EXERCISE BRIEF: Quote only the lines from the top of the listing below down to and including the line with "millet straw: fibres".

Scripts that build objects
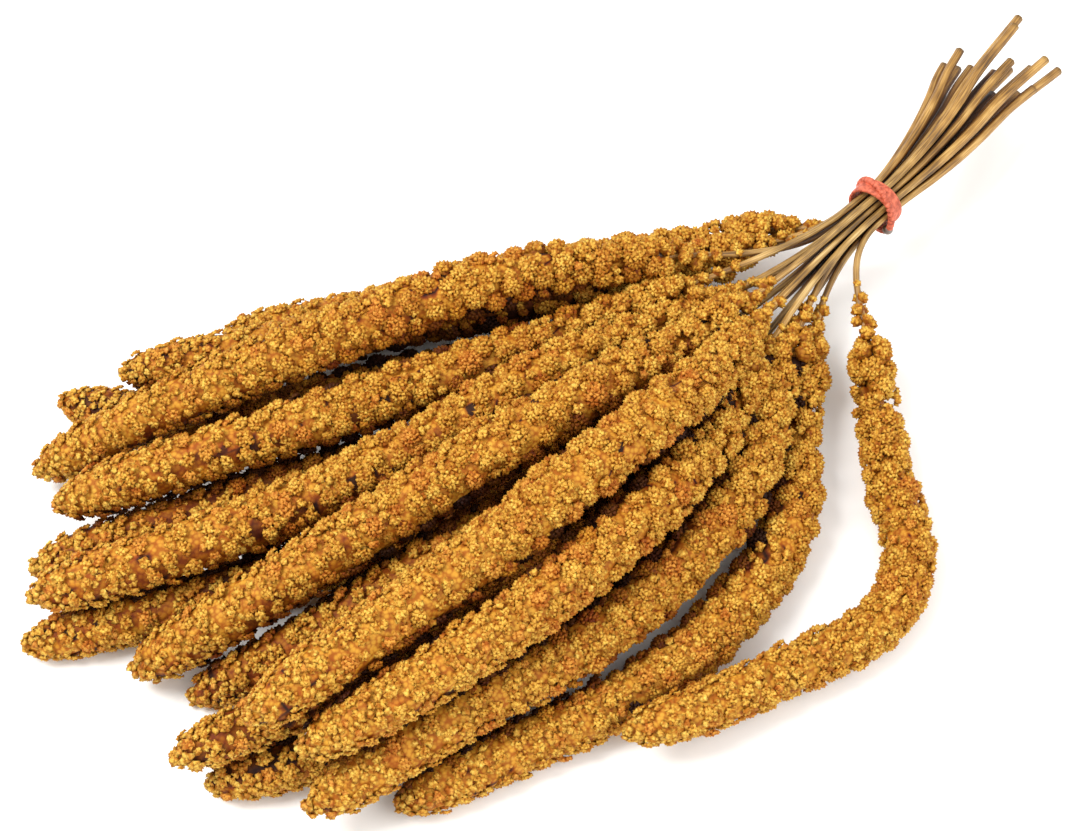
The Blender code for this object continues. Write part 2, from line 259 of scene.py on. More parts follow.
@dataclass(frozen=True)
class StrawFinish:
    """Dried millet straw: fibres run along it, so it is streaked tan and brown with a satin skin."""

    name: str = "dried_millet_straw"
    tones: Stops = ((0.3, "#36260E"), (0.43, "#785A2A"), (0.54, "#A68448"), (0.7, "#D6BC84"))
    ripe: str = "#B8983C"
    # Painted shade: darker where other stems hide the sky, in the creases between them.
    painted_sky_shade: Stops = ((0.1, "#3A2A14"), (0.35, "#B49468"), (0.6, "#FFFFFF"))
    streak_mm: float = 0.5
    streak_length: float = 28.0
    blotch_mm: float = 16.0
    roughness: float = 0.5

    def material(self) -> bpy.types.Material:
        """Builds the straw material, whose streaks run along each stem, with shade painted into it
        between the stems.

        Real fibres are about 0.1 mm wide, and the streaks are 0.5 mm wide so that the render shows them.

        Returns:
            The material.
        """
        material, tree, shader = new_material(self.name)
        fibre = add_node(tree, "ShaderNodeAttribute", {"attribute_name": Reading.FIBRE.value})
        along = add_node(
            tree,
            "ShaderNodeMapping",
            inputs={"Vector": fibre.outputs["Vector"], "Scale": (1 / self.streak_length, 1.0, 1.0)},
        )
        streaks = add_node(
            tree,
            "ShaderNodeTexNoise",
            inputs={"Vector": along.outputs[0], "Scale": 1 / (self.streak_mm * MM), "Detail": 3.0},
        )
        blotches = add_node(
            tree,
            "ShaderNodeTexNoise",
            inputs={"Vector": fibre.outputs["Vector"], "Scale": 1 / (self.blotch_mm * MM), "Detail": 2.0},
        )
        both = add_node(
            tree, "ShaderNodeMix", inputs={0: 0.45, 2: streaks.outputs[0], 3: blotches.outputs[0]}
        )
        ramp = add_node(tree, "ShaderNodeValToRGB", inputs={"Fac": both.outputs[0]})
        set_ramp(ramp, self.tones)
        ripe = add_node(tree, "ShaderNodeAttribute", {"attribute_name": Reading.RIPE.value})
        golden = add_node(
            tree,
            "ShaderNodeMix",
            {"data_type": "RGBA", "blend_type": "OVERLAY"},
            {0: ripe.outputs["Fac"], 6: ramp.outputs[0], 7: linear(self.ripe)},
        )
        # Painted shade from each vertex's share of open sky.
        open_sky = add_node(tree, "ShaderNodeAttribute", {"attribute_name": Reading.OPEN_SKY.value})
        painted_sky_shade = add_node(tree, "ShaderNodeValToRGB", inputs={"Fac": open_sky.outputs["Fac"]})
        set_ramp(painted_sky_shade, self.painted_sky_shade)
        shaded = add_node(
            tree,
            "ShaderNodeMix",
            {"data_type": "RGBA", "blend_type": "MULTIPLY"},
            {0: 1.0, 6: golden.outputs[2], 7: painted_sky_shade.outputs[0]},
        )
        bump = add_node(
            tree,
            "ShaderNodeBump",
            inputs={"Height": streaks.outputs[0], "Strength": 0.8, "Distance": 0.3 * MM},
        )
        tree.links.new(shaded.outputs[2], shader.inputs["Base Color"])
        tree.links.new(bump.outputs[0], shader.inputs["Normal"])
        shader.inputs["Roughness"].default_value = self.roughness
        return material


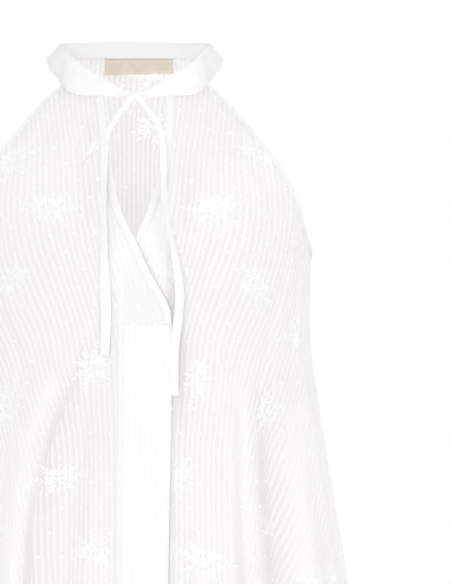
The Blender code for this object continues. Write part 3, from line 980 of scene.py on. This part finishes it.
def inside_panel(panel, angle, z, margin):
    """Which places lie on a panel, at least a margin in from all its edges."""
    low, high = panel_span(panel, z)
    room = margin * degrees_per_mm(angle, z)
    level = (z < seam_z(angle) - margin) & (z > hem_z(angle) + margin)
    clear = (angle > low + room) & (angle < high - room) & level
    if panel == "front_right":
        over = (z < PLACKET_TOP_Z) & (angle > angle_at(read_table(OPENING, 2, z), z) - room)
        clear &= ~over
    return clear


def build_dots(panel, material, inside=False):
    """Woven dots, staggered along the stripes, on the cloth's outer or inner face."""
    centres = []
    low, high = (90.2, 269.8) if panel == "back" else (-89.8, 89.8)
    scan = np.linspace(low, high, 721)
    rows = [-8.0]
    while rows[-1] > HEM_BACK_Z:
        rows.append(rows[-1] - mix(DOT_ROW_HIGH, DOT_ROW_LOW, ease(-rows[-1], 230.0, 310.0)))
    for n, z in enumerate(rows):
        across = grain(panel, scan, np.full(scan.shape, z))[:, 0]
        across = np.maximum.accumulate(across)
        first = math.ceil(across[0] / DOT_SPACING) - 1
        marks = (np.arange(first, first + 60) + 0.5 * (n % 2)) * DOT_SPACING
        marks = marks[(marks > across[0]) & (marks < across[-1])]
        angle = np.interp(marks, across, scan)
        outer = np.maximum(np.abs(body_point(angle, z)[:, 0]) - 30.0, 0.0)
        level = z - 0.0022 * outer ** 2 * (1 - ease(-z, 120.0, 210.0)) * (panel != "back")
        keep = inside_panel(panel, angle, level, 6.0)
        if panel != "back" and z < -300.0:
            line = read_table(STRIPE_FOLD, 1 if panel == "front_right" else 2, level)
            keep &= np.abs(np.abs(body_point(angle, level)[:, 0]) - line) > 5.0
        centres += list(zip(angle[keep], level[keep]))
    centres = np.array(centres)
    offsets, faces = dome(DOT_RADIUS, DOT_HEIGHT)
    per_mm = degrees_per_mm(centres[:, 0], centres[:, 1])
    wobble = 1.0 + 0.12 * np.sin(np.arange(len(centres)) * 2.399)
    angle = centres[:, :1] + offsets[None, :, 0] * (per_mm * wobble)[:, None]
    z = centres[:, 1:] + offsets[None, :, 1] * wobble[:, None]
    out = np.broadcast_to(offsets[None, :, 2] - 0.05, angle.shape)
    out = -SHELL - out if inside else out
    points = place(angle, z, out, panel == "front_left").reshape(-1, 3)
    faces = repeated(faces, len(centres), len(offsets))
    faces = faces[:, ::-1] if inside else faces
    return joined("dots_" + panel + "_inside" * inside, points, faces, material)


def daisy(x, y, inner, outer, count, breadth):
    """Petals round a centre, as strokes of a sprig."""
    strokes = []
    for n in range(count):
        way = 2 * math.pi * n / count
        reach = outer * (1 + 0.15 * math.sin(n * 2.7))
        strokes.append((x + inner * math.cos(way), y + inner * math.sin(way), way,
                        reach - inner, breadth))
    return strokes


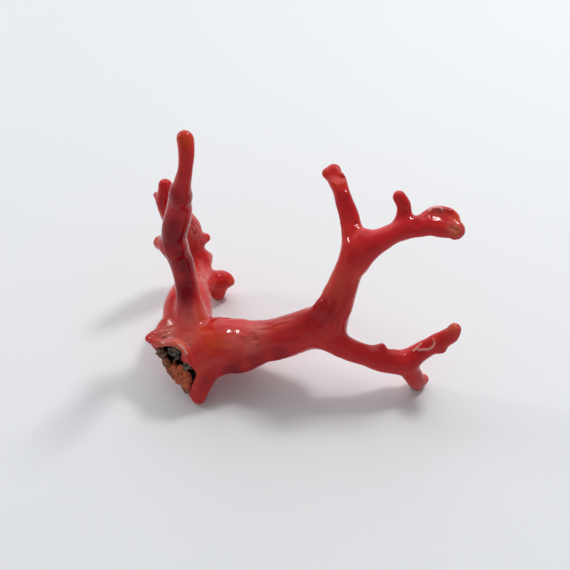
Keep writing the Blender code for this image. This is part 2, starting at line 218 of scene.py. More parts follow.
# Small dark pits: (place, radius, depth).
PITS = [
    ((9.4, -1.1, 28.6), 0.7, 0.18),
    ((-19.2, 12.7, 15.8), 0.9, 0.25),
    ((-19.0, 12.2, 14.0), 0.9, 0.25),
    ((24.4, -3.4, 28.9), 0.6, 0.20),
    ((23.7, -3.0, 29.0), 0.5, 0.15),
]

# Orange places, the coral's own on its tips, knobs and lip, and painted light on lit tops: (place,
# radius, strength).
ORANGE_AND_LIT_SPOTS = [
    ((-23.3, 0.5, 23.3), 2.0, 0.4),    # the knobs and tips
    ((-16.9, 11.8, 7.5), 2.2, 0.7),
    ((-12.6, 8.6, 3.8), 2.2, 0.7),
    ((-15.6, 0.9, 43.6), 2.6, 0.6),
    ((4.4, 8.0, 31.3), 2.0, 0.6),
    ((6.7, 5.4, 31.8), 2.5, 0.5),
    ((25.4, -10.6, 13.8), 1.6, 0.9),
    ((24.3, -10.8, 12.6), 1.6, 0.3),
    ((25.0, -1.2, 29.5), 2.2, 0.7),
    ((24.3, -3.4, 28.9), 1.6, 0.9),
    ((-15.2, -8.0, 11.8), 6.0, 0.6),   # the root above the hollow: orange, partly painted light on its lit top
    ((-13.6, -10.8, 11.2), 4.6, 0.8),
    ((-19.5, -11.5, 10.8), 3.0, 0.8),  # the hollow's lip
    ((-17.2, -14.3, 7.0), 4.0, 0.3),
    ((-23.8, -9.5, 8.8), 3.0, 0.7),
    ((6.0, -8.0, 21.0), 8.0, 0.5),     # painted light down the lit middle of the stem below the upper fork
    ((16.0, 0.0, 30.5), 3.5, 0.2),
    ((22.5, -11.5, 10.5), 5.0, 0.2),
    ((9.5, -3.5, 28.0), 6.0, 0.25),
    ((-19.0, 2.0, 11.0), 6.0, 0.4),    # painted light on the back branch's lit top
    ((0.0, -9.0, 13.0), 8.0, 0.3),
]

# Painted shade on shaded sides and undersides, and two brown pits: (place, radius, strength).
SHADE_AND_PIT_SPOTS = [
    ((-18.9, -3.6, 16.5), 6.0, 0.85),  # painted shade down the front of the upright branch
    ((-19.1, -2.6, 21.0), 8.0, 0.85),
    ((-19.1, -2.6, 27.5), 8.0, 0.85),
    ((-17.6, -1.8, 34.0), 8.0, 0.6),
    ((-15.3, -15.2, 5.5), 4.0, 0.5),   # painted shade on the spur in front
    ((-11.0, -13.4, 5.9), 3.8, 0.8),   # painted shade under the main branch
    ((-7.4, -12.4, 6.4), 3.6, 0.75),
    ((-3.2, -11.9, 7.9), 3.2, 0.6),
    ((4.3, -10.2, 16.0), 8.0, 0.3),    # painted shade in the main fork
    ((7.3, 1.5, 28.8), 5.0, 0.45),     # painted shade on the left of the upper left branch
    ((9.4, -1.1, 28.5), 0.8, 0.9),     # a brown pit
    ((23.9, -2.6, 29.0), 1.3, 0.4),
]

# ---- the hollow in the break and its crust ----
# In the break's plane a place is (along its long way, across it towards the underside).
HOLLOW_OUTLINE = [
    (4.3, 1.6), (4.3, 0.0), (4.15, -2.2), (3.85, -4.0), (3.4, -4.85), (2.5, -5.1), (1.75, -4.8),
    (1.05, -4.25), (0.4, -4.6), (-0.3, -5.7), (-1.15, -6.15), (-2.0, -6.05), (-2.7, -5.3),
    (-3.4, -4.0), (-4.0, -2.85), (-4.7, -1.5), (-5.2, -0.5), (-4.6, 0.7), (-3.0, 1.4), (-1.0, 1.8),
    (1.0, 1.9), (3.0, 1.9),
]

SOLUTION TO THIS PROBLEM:
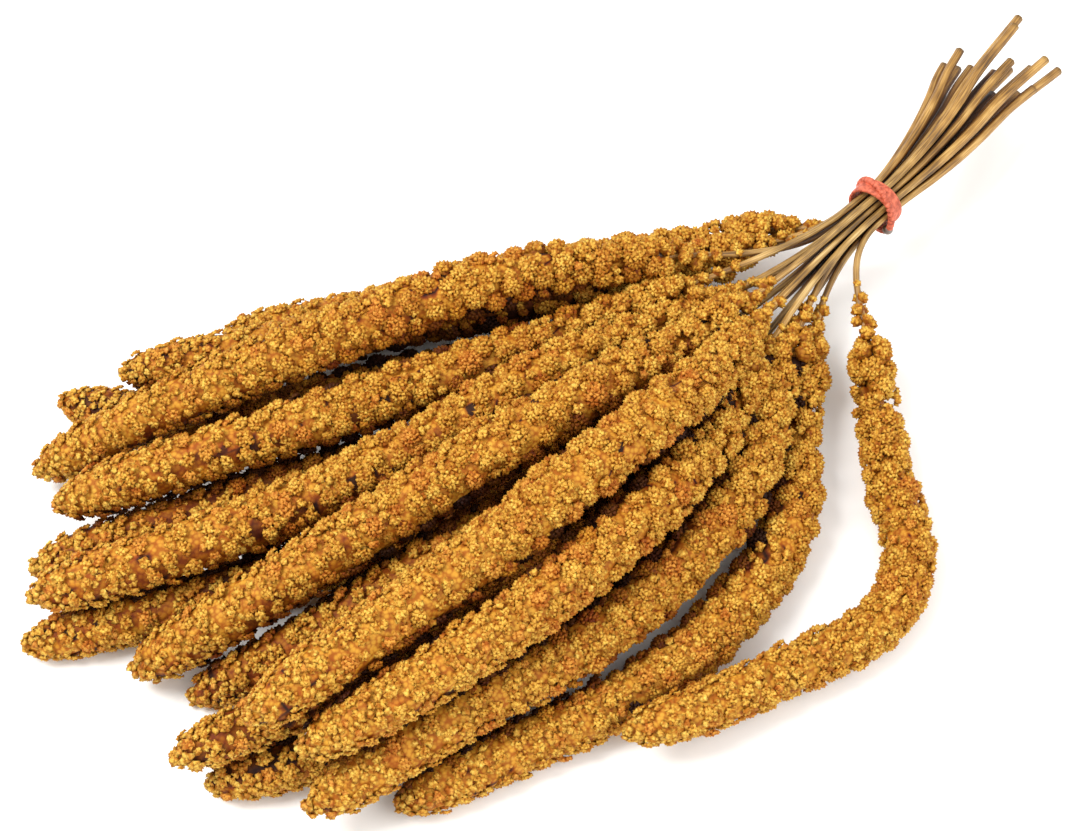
The Blender code for this object continues. Write part 2, from line 259 of scene.py on. More parts follow.
@dataclass(frozen=True)
class StrawFinish:
    """Dried millet straw: fibres run along it, so it is streaked tan and brown with a satin skin."""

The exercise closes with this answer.